%%

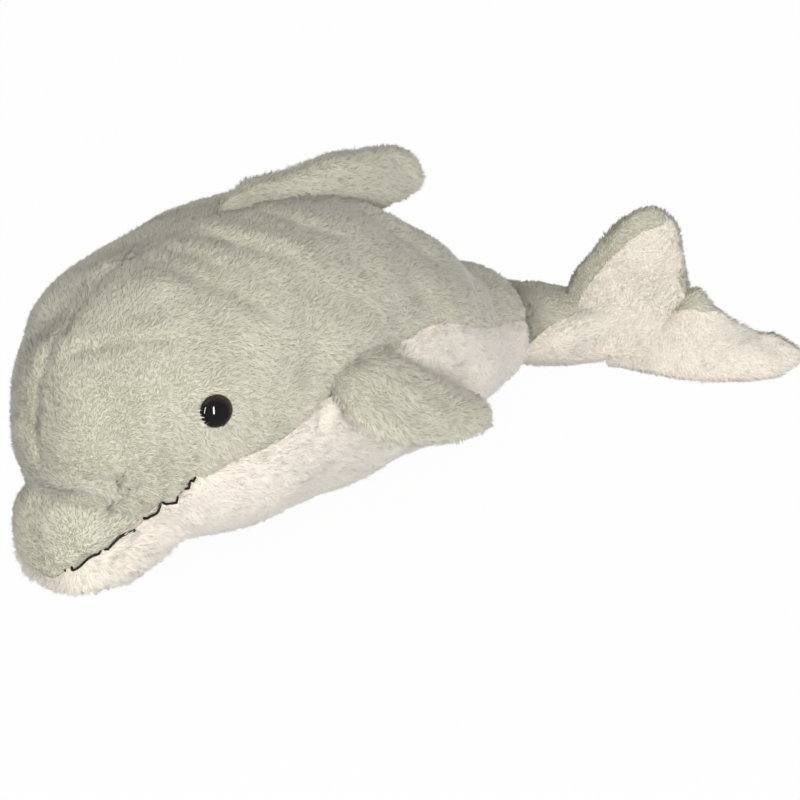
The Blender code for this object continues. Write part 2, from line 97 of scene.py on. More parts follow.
# padded pieces, root to tip: along, out and sideways of the front edge, then of the back edge
FIN = np.array([
    (-7.6, -2.0, 0.1, 5.4, -2.8, -0.2),
    (-6.6, -0.4, 0.0, 6.6, -1.4, -0.4),
    (-3.2, 1.0, -0.3, 8.6, -0.6, -0.6),
    (1.8, 2.3, -0.6, 10.2, -0.2, -0.8),
    (6.6, 3.3, -0.8, 11.2, 0.4, -0.9),
    (9.8, 3.4, -0.9, 12.0, 1.2, -1.0),
])
FLIPPER = np.array([
    (-2.6, -1.4, 0.4, 2.6, -1.8, 1.2),
    (-2.7, 0.0, -0.7, 3.2, -0.3, 0.6),
    (-1.9, 1.4, -2.6, 4.9, 0.4, -1.0),
    (0.6, 2.2, -4.3, 6.8, 1.0, -2.4),
    (4.2, 2.5, -5.3, 8.4, 1.5, -3.7),
    (8.0, 2.4, -6.0, 9.6, 2.0, -4.9),
])
FLUKE_STANDING = np.array([
    (-1.4, 1.8, 0.2, 7.0, 1.4, 0.9),
    (-1.1, 4.2, 0.1, 7.9, 4.2, 1.0),
    (-0.2, 7.2, 0.2, 7.8, 7.6, 0.9),
    (1.6, 10.0, 0.4, 7.2, 10.2, 0.8),
    (3.5, 12.5, 0.6, 6.6, 12.2, 0.7),
])
FLUKE_LYING = np.array([
    (2.4, 0.1, 0.9, 6.6, 3.6, 0.5),
    (6.2, 0.0, 2.8, 8.3, 6.1, 0.7),
    (10.0, 0.1, 3.8, 10.2, 5.1, 1.0),
    (13.4, 0.2, 3.5, 13.2, 3.4, 1.2),
    (16.9, 0.5, 2.3, 16.6, 2.2, 1.3),
])
# rows and angles where pieces sit on the body, or where a cut starts
EYE_ROW, EYE_ANGLE, DOME_DROP = 3.95, 13.0, 2.2
FIN_ROW = 7.0
FLIPPER_ROW, FLIPPER_ANGLE = 6.25, 0.0
TAIL_ROW = 14.5
BELLY_FROM = 2.55
JAW_FROM = 1.22
# thickness of the padded pieces, and x of the beak's tip, in metres
FIN_PAD, FLIPPER_PAD, FLUKE_PAD = 0.026, 0.023, 0.026
BEAK_TIP = -0.188


def read(rows, t):
    """Every column of the rows at places t, on a smooth curve through them."""
    last = len(rows) - 1
    t = np.clip(np.asarray(t, float), 0.0, last)
    i = np.minimum(t.astype(int), last - 1)
    f = (t - i)[..., None]
    a, b = rows[i], rows[i + 1]
    before = np.where((i > 0)[..., None], rows[np.maximum(i - 1, 0)], 2 * a - b)
    after = np.where((i + 2 <= last)[..., None], rows[np.minimum(i + 2, last)], 2 * b - a)
    da, db = (b - before) / 2, (after - a) / 2
    return ((2 * f**3 - 3 * f**2 + 1) * a + (f**3 - 2 * f**2 + f) * da
            + (3 * f**2 - 2 * f**3) * b + (f**3 - f**2) * db)


def smooth(x):
    """A step from 0 to 1 without corners."""
    x = np.clip(x, 0, 1)
    return x * x * (3 - 2 * x)


def body_at(t, angle):
    """The drawn body at a row and an angle: 0 is the left flank, 90 the back."""
    x, y, turn, roll, half, height, low, _ = np.moveaxis(read(BODY, t), -1, 0)
    turn, roll, a = np.radians(turn), np.radians(roll), np.radians(angle)
    half, rise = np.maximum(half, 0) / 100, np.maximum(height, 0) / 200
    across, over = half * np.cos(a), rise * np.sin(a)
    side = across * np.cos(roll) - over * np.sin(roll)
    up = across * np.sin(roll) + over * np.cos(roll)
    middle = low / 100 + np.hypot(half * np.sin(roll), rise * np.cos(roll))
    return np.stack([x / 100 - side * np.sin(turn), y / 100 - side * np.cos(turn),
                     np.maximum(middle + up, 0.0)], -1)


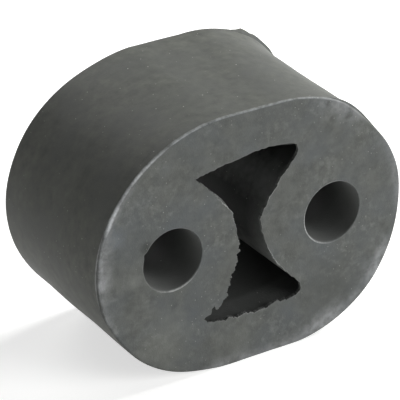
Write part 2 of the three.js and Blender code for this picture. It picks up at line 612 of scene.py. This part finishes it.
def degrees_round(place):
    """The angle of a place round the outer outline, anticlockwise from the right."""
    along_x = max(0, abs(place.x) - half_flat) / end_length
    along_z = (place.z - half_height) / half_height
    return math.degrees(math.atan2(along_z, math.copysign(along_x, place.x)))


def bump(angle, middle, reach):
    """1 at the middle angle, falling smoothly to 0 at the reach."""
    away = abs((angle - middle + 180) % 360 - 180) / reach
    return math.cos(math.pi / 2 * away) ** 2 if away < 1 else 0


def between_stations(stations, here):
    """The value at a place along a row of stations, each a place and its value, and 0 beyond both ends."""
    for (low, low_value), (high, high_value) in zip(stations, stations[1:]):
        if low <= here <= high:
            return low_value + (high_value - low_value) * (here - low) / (high - low)
    return 0


def rim_inset(place):
    """How far in from the outline a point of the rim was drawn."""
    insets = [0] + [inset for inset, depth in rim_profile]
    return min(insets, key=lambda inset: abs(outline_level(place, inset) - 1))


def rub_rim(place, angle):
    """Pushes a point near the front corner back to a rounder corner, as rubbing does."""
    radius = rim_round + rubbed_gain * bump(angle, rubbed_angle, rubbed_reach) * mm
    inset, depth = rim_inset(place), place.y - front
    if inset < radius and depth < radius:
        from_centre = Vector((inset - radius, depth - radius)).normalized() * radius
        new_inset, new_depth = radius + from_centre.x, radius + from_centre.y
        place.x *= (half_width - new_inset) / (half_width - inset)
        place.z = half_height + (place.z - half_height) * (half_height - new_inset) / (half_height - inset)
        place.y = front + new_depth


def wall_offset(place, angle):
    """How far the marks push a point of the wall outwards."""
    from_front, from_back = place.y - front, back - place.y
    share_back = from_front / (back - front)
    offset = sum(
        (at_front + (at_back - at_front) * share_back) * bump(angle, middle, reach)
        for middle, reach, at_front, at_back in swellings
    )
    if lip_start < from_front < lip_end:
        offset += sum(height * bump(angle, middle, reach) for middle, reach, height in lips)
    bulge_share = math.exp(-(from_back / bulge_length) ** 2)
    offset += bulge_height * bump(angle, bulge_angle, bulge_reach) * bulge_share
    offset += between_stations(fin_stations, angle) * between_stations(fin_profile, from_back / mm)
    return offset * mm + wave_height * noise.noise(place / wave_size)


def mark_wall(place):
    angle = degrees_round(place)
    turn_round = math.radians(angle)
    outwards = Vector((math.cos(turn_round) / end_length, 0, math.sin(turn_round) / half_height))
    if place.y < front + corner_depth:
        rub_rim(place, angle)
    place += outwards.normalized() * wall_offset(place, angle)
    place.z = max(0, place.z)


def nick_bore(place):
    from_bore = Vector((place.x + bore_x, 0, place.z - half_height))
    if from_bore.length < bore_radius + same_place and place.y < front + nick_length:
        angle = math.degrees(math.atan2(from_bore.z, from_bore.x))
        place += from_bore.normalized() * nick_depth * bump(angle, nick_angle, nick_reach)


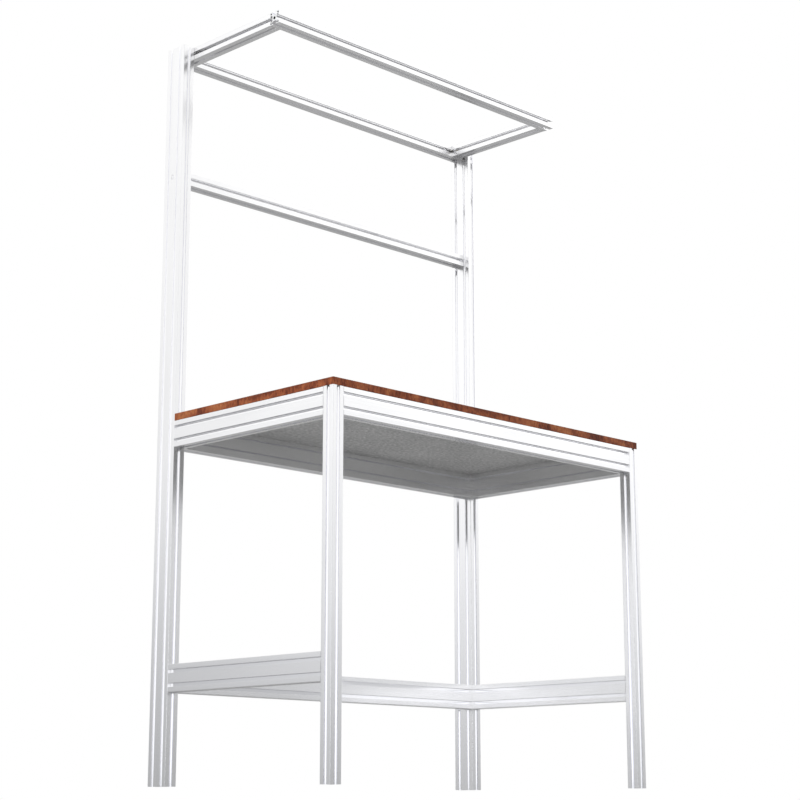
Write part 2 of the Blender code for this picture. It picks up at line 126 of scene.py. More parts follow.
class Graph:
    """Shader nodes of one material or of the world, added and linked a line at a time."""

    def __init__(self, owner: bpy.types.Material | bpy.types.World) -> None:
        """Take over the owner's nodes.

        Args:
            owner: the material or the world.
        """
        owner.use_nodes = True
        self.tree = owner.node_tree
        self.shader = self.tree.nodes.get("Principled BSDF")

    def node(self, kind: str, inputs: dict | None = None, **settings: object) -> bpy.types.Node:
        """Add a node.

        Args:
            kind: the node's type name, without the ShaderNode that begins it.
            inputs: a value or an output socket for each input, by name or number.
            settings: the node's own properties.

        Returns:
            The new node.
        """
        made = self.tree.nodes.new("ShaderNode" + kind)
        for key, value in settings.items():
            setattr(made, key, value)
        for key, value in (inputs or {}).items():
            self.feed(made.inputs[key], value)
        return made

    def feed(self, socket: Socket, value: object) -> None:
        """Link an output to a socket, or set the socket's own value.

        Args:
            socket: the input socket.
            value: an output socket, a number, a vector or a colour.
        """
        if isinstance(value, Socket):
            self.tree.links.new(value, socket)
        elif socket.type == "RGBA":
            socket.default_value = (*value, 1.0)
        else:
            socket.default_value = value

    def places(self) -> Socket:
        """Place of each point on the object's own axes."""
        return self.node("TexCoord").outputs["Object"]

    def scaled(self, scale: Triple, lean: float = 0.0) -> Socket:
        """Places in cycles per metre along each axis, turned by a lean about the Y axis."""
        inputs = {"Vector": self.places(), "Scale": scale, "Rotation": (0, lean, 0)}
        return self.node("Mapping", inputs).outputs["Vector"]

    def noise(self, pattern: Pattern) -> Socket:
        """Lay out a noise pattern.

        Args:
            pattern: the pattern.

        Returns:
            Its value at each place, from 0 to 1.
        """
        inputs = {"Vector": self.scaled(pattern.scale, pattern.lean), "Scale": 1.0,
                  "Detail": pattern.detail, "Roughness": pattern.roughness,
                  "Distortion": pattern.warp}
        return self.node("TexNoise", inputs).outputs["Fac"]

    def ramp(self, value: Socket, stops: Tones) -> Socket:
        """Pick colours from a row of stops.

        Args:
            value: what picks them, from 0 to 1.
            stops: each stop's place and colour.

        Returns:
            The picked colour.
        """
        made = self.node("ValToRGB", {"Fac": value})
        band = made.color_ramp
        while len(band.elements) < len(stops):
            band.elements.new(1.0)
        for element, (place, colour) in zip(band.elements, stops):
            element.position = place
            element.color = (*colour, 1.0)
        return made.outputs["Color"]

    def mixed(self, share: object, first: object, second: object, blend: str = "MIX") -> Socket:
        """Colour between two colours, or one laid over the other.

        Args:
            share: how much of the second shows.
            first: the colour beneath.
            second: the colour on top.
            blend: how the second is laid on.

        Returns:
            The mixed colour.
        """
        inputs = {MIX_SHARE: share, MIX_FIRST: first, MIX_SECOND: second}
        made = self.node("Mix", inputs, data_type="RGBA", blend_type=blend)
        return made.outputs[MIX_RESULT]

    def spread(self, value: Socket, start: Span, goal: Span = (0.0, 1.0)) -> Socket:
        """Move a value from one range to another, and hold it inside that.

        Args:
            value: the value.
            start: the range that it comes from.
            goal: the range that it is moved to.

        Returns:
            The moved value.
        """
        inputs = {"Value": value, "From Min": start[0], "From Max": start[1],
                  "To Min": goal[0], "To Max": goal[1]}
        return self.node("MapRange", inputs).outputs["Result"]

    def maths(self, operation: str, first: object, second: object = 0.0,
              third: object = 0.0) -> Socket:
        """Result of a sum on up to three values."""
        inputs = {0: first, 1: second, 2: third}
        return self.node("Math", inputs, operation=operation).outputs[0]

    def between(self, share: Socket, first: Socket, second: object) -> Socket:
        """Value that lies a share of the way from the first value to the second."""
        return self.maths("MULTIPLY_ADD", share, self.maths("SUBTRACT", second, first), first)

    def weighed(self, share: float, first: Socket, second: Socket) -> Socket:
        """Sum of two values, the first by its share and the second by the rest."""
        rest = self.maths("MULTIPLY", second, 1.0 - share)
        return self.maths("MULTIPLY_ADD", first, share, rest)

    def length_of(self, vector: Socket) -> Socket:
        """Length of a vector."""
        return self.node("VectorMath", {0: vector}, operation="LENGTH").outputs["Value"]

    def by_height(self, height: Socket, stops: Stops) -> Socket:
        """Pick levels from a row of heights and levels.

        Args:
            height: what picks them.
            stops: each stop's height and level, from the lowest up.

        Returns:
            The picked level.
        """
        low, high = stops[0][0], stops[-1][0]
        tones = tuple(((place - low) / (high - low), (level,) * 3) for place, level in stops)
        return self.ramp(self.spread(height, (low, high)), tones)

    def straight_off_metal(self) -> Socket:
        """Pick out the rays that come from metal and have met nothing matt.

        Returns:
            1 for such a ray, or else 0.
        """
        rays = self.node("LightPath").outputs
        unscattered = self.maths("LESS_THAN", rays["Diffuse Depth"], 1.0)
        return self.maths("MULTIPLY", rays["Is Glossy Ray"], unscattered)

    def either(self, share: Socket, first: Socket, second: Socket) -> Socket:
        """Shader between two shaders, with a share of the second."""
        return self.node("MixShader", {0: share, 1: first, 2: second}).outputs[0]

    def surface(self, **values: object) -> None:
        """Set or link the shader's own inputs, with underscores for the spaces in their names."""
        for key, value in values.items():
            self.feed(self.shader.inputs[key.replace("_", " ")], value)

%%

#### REQUIRED WORK:
Begin at the line that has "Write part 2 of the Blender" in the entries above; stop after the line that has "the owner's nodes.". Transcribe exactly those lines and no others.

#### SOLUTION FOR THIS PROBLEM:
Write part 2 of the Blender code for this picture. It picks up at line 126 of scene.py. More parts follow.
class Graph:
    """Shader nodes of one material or of the world, added and linked a line at a time."""

    def __init__(self, owner: bpy.types.Material | bpy.types.World) -> None:
        """Take over the owner's nodes.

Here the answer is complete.